>> Start

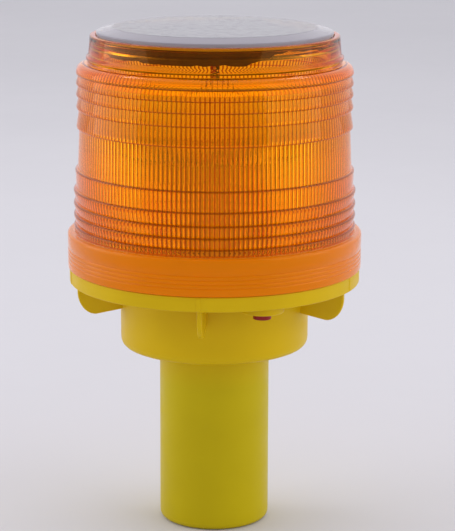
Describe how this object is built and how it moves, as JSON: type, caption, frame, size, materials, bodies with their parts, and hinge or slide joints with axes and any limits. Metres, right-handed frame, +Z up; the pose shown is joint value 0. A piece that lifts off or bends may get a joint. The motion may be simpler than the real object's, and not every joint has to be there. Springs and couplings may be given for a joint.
{
  "type": "traffic barrier warning light",
  "caption": "Solar warning light for a traffic cone or barrier: hollow stalk, round housing with grip wings, screw-on ribbed amber drum lens and clear cover over a solar panel.",
  "frame": {"origin": "centre of the stalk's closed lower end", "axes": "+Z up along the stalk and the lens axis; -Y is the front, towards the first grip wing; +X to the right seen from the front"},
  "size_m": [0.1008, 0.1008, 0.1726],
  "materials": {
    "housing_plastic": "yellow moulded ABS, satin",
    "lens_plastic": "amber clear plastic, ribbed",
    "cover_plastic": "clear plastic",
    "black_plastic": "black moulded plastic",
    "white_plastic": "white moulded plastic",
    "button_plastic": "red moulded plastic",
    "cell_wrap": "shrink sleeve over a steel can",
    "contact_metal": "nickel plated spring steel",
    "screw_metal": "zinc plated",
    "pin_metal": "tinned brass",
    "green_board": "glass fibre board, green mask",
    "white_board": "glass fibre board, white mask",
    "chip_black": "moulded epoxy",
    "capacitor_sleeve": "dark sleeve",
    "ferrite": "wound ferrite",
    "resistor_body": "lacquered ceramic",
    "wire_red": "insulated wire",
    "wire_black": "insulated wire",
    "lamp_epoxy": "clear tinted epoxy",
    "gasket_rubber": "moulded rubber",
    "adhesive": "cured sealant",
    "solar_board_black": "dark laminate",
    "solar_cell": "coated silicon",
    "ribbon_metal": "tinned copper"
  },
  "bodies": {
    "base": {"base_housing": "housing_plastic", "battery_holder": "black_plastic", "battery_cell_up": "cell_wrap", "battery_cell_down": "cell_wrap", "battery_springs": "contact_metal", "battery_plates": "contact_metal", "battery_lead_red": "wire_red", "battery_lead_black": "wire_black", "control_board": "green_board", "control_chip": "chip_black", "charge_capacitor": "capacitor_sleeve", "boost_inductor": "ferrite", "board_resistors": "resistor_body", "housing_screws": "screw_metal", "switch_body": "black_plastic", "switch_spring": "contact_metal", "switch_pins": "pin_metal", "switch_lead_red": "wire_red", "switch_lead_black": "wire_black", "deck_plate": "white_plastic", "lamp_post": "white_plastic", "post_screws": "screw_metal", "lamp_board": "white_board", "lamps": "lamp_epoxy", "lamp_pins": "pin_metal", "lamp_lead_red": "wire_red", "lamp_lead_black": "wire_black", "lens_gasket": "gasket_rubber"},
    "button": {"switch_button": "button_plastic"},
    "leads": {"solar_lead_red": "wire_red", "solar_lead_black": "wire_black"},
    "head": {"amber_lens": "lens_plastic", "cover_adhesive": "adhesive", "top_cover": "cover_plastic", "solar_board": "solar_board_black", "solar_cells": "solar_cell", "solar_ribbons": "ribbon_metal"}
  },
  "joints": [
    {"name": "button_press", "type": "slide", "parent": "base", "child": "button", "axis": [0, 0, 1], "range_m": [0, 0.0013], "stiffness_N_per_m": 400, "springref_m": -0.0015, "deforming": ["switch_spring"]},
    {"name": "lens_rise", "type": "slide", "parent": "base", "child": "leads", "axis": [0, 0, 1], "range_m": [0, 0.0059]},
    {"name": "lens_unscrew", "type": "hinge", "parent": "leads", "child": "head", "pos_m": [0, 0, 0.1], "axis": [0, 0, 1], "range_deg": [0, 810]}
  ],
  "couplings": [
    {"joint": "lens_rise", "follows": "lens_unscrew", "m_per_rad": 0.0004138}
  ]
}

>> End

Objective ->
Return the listing above in its exact form.

Exercise solution ->
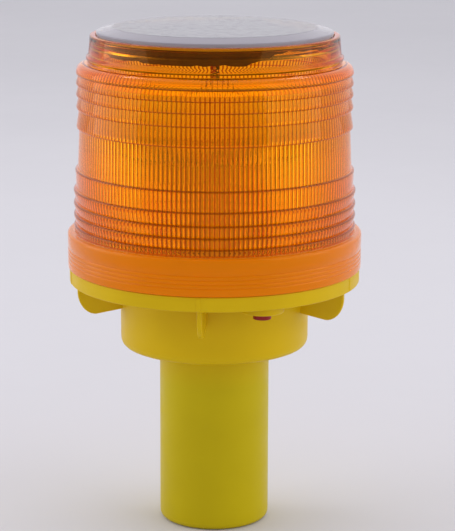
Describe how this object is built and how it moves, as JSON: type, caption, frame, size, materials, bodies with their parts, and hinge or slide joints with axes and any limits. Metres, right-handed frame, +Z up; the pose shown is joint value 0. A piece that lifts off or bends may get a joint. The motion may be simpler than the real object's, and not every joint has to be there. Springs and couplings may be given for a joint.
{
  "type": "traffic barrier warning light",
  "caption": "Solar warning light for a traffic cone or barrier: hollow stalk, round housing with grip wings, screw-on ribbed amber drum lens and clear cover over a solar panel.",
  "frame": {"origin": "centre of the stalk's closed lower end", "axes": "+Z up along the stalk and the lens axis; -Y is the front, towards the first grip wing; +X to the right seen from the front"},
  "size_m": [0.1008, 0.1008, 0.1726],
  "materials": {
    "housing_plastic": "yellow moulded ABS, satin",
    "lens_plastic": "amber clear plastic, ribbed",
    "cover_plastic": "clear plastic",
    "black_plastic": "black moulded plastic",
    "white_plastic": "white moulded plastic",
    "button_plastic": "red moulded plastic",
    "cell_wrap": "shrink sleeve over a steel can",
    "contact_metal": "nickel plated spring steel",
    "screw_metal": "zinc plated",
    "pin_metal": "tinned brass",
    "green_board": "glass fibre board, green mask",
    "white_board": "glass fibre board, white mask",
    "chip_black": "moulded epoxy",
    "capacitor_sleeve": "dark sleeve",
    "ferrite": "wound ferrite",
    "resistor_body": "lacquered ceramic",
    "wire_red": "insulated wire",
    "wire_black": "insulated wire",
    "lamp_epoxy": "clear tinted epoxy",
    "gasket_rubber": "moulded rubber",
    "adhesive": "cured sealant",
    "solar_board_black": "dark laminate",
    "solar_cell": "coated silicon",
    "ribbon_metal": "tinned copper"
  },
  "bodies": {
    "base": {"base_housing": "housing_plastic", "battery_holder": "black_plastic", "battery_cell_up": "cell_wrap", "battery_cell_down": "cell_wrap", "battery_springs": "contact_metal", "battery_plates": "contact_metal", "battery_lead_red": "wire_red", "battery_lead_black": "wire_black", "control_board": "green_board", "control_chip": "chip_black", "charge_capacitor": "capacitor_sleeve", "boost_inductor": "ferrite", "board_resistors": "resistor_body", "housing_screws": "screw_metal", "switch_body": "black_plastic", "switch_spring": "contact_metal", "switch_pins": "pin_metal", "switch_lead_red": "wire_red", "switch_lead_black": "wire_black", "deck_plate": "white_plastic", "lamp_post": "white_plastic", "post_screws": "screw_metal", "lamp_board": "white_board", "lamps": "lamp_epoxy", "lamp_pins": "pin_metal", "lamp_lead_red": "wire_red", "lamp_lead_black": "wire_black", "lens_gasket": "gasket_rubber"},
    "button": {"switch_button": "button_plastic"},
    "leads": {"solar_lead_red": "wire_red", "solar_lead_black": "wire_black"},
    "head": {"amber_lens": "lens_plastic", "cover_adhesive": "adhesive", "top_cover": "cover_plastic", "solar_board": "solar_board_black", "solar_cells": "solar_cell", "solar_ribbons": "ribbon_metal"}
  },
  "joints": [
    {"name": "button_press", "type": "slide", "parent": "base", "child": "button", "axis": [0, 0, 1], "range_m": [0, 0.0013], "stiffness_N_per_m": 400, "springref_m": -0.0015, "deforming": ["switch_spring"]},
    {"name": "lens_rise", "type": "slide", "parent": "base", "child": "leads", "axis": [0, 0, 1], "range_m": [0, 0.0059]},
    {"name": "lens_unscrew", "type": "hinge", "parent": "leads", "child": "head", "pos_m": [0, 0, 0.1], "axis": [0, 0, 1], "range_deg": [0, 810]}
  ],
  "couplings": [
    {"joint": "lens_rise", "follows": "lens_unscrew", "m_per_rad": 0.0004138}
  ]
}